## EXERCISE REQUIREMENTS
Every line from the first one to the line containing "the hinge line." should be echoed exactly; leave out the rest.
▬▬▬▬▬▬
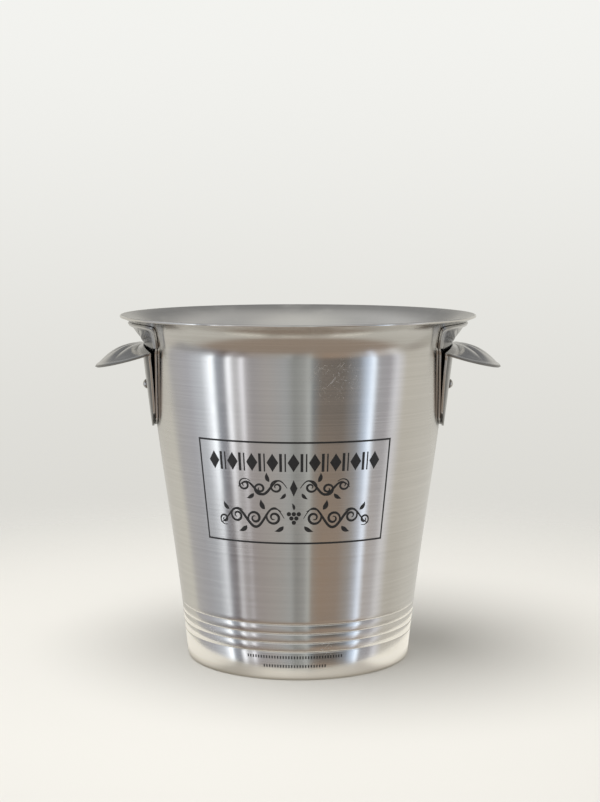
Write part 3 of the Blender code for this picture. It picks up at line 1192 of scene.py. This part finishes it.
@dataclass
class Grip(PressedPlate):
    """The outer plate: a fluted half-shell wing to lift by, with a rolled rim, over a tapered tongue."""

    flute_step: float = math.radians(30)
    reach: float = 0.0297
    wing_half_width: float = 0.0410
    side_drop: float = 0.0035
    tip_drop: float = 0.0106
    crown: float = 2.2
    tongue_length: float = 0.0497
    foot_half_width: float = 0.0232
    foot_corner: float = 0.0120
    stand_off: float = 0.0028
    open_length: float = 0.0467
    strip_shade_and_grime: float = 1.9
    rolled_edge_shade: float = 0.75
    flute_end: float = 0.93
    rim_rise: float = 0.00045
    roll_start: float = 0.968
    roll_depth: float = 0.0005
    fade_angle: float = math.radians(9)
    rim_fade: float = 0.03
    tongue_step: float = 0.0014
    step_length: float = 0.0040

    def opening(self, station: float) -> float:
        """How open the grip stands at a height: 1 at the hinge, 0 where its edges meet the back plate."""
        return max(0.0, 1 - (self.hinge - station) / self.open_length)

    def seat(self, station: float, y: float) -> Vector:
        """Point on the grip's wall side: seated at the middle, standing off towards its edges.

        Args:
            station: Height on the wall that the point stands off from.
            y: Place across the grip.

        Returns:
            The point.
        """
        radius, z = self.wall.offset(station, 2 * self.gap + self.sheet)
        clear = self.stand_off * self.opening(station) * (y / self.wing_half_width) ** 2
        return Vector((math.sqrt(radius * radius - y * y) + clear, y, z))

    def shell_point(self, angle: float, share: float) -> Vector:
        """Point of the wing, a half shell that bows out and droops from the hinge line.

        Args:
            angle: Angle from the shell's own axis, in radians.
            share: Share of the radius, from the hinge's middle out.

        Returns:
            The point on the sheet's wall side.
        """
        near_leg = smooth(0.0, self.fade_angle, math.pi / 2 - abs(angle))
        roll = max(0.0, (share - self.roll_start) / (1 - self.roll_start)) * math.pi / 2 * near_leg
        rim = self.rim_rise * smooth(self.flute_end, self.flute_end + self.rim_fade, share) * near_leg
        drop = self.roll_depth * (1 - math.cos(roll))
        y = self.wing_half_width * share * math.sin(angle)
        station = self.hinge - self.side_drop * (y / self.wing_half_width) ** 2
        base = self.seat(station, y)
        c = math.cos(angle)
        droop = (self.side_drop * c * c + self.tip_drop * c) * share ** self.crown
        lift = self.flute(angle, share) + rim - drop
        return base + Vector((self.reach * share * c, 0.0, lift - droop))

    def strip_point(self, side: float, share: float) -> Vector:
        """Point of the tongue that lies on the back plate.

        Args:
            side: Share of the half width, from -1 to 1.
            share: Share of the length, from the hinge down.

        Returns:
            The point on the sheet's wall side.
        """
        top = self.hinge - self.side_drop * side * side
        lift = self.foot_lift(side, self.foot_half_width, self.foot_corner)
        station = top - (top - self.foot - lift) * share
        half = self.strip_half_width(station, top, self.foot, self.wing_half_width, self.foot_half_width)
        half -= self.tongue_step * smooth(0.0, self.step_length, top - station)
        return self.seat(station, side * half)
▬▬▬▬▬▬
## OUTPUT FOR THIS TASK
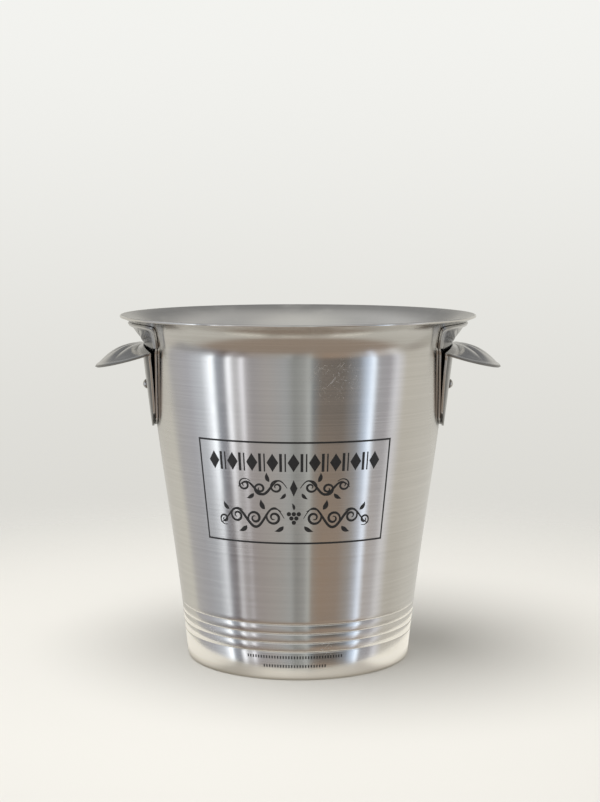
Write part 3 of the Blender code for this picture. It picks up at line 1192 of scene.py. This part finishes it.
@dataclass
class Grip(PressedPlate):
    """The outer plate: a fluted half-shell wing to lift by, with a rolled rim, over a tapered tongue."""

    flute_step: float = math.radians(30)
    reach: float = 0.0297
    wing_half_width: float = 0.0410
    side_drop: float = 0.0035
    tip_drop: float = 0.0106
    crown: float = 2.2
    tongue_length: float = 0.0497
    foot_half_width: float = 0.0232
    foot_corner: float = 0.0120
    stand_off: float = 0.0028
    open_length: float = 0.0467
    strip_shade_and_grime: float = 1.9
    rolled_edge_shade: float = 0.75
    flute_end: float = 0.93
    rim_rise: float = 0.00045
    roll_start: float = 0.968
    roll_depth: float = 0.0005
    fade_angle: float = math.radians(9)
    rim_fade: float = 0.03
    tongue_step: float = 0.0014
    step_length: float = 0.0040

    def opening(self, station: float) -> float:
        """How open the grip stands at a height: 1 at the hinge, 0 where its edges meet the back plate."""
        return max(0.0, 1 - (self.hinge - station) / self.open_length)

    def seat(self, station: float, y: float) -> Vector:
        """Point on the grip's wall side: seated at the middle, standing off towards its edges.

        Args:
            station: Height on the wall that the point stands off from.
            y: Place across the grip.

        Returns:
            The point.
        """
        radius, z = self.wall.offset(station, 2 * self.gap + self.sheet)
        clear = self.stand_off * self.opening(station) * (y / self.wing_half_width) ** 2
        return Vector((math.sqrt(radius * radius - y * y) + clear, y, z))

    def shell_point(self, angle: float, share: float) -> Vector:
        """Point of the wing, a half shell that bows out and droops from the hinge line.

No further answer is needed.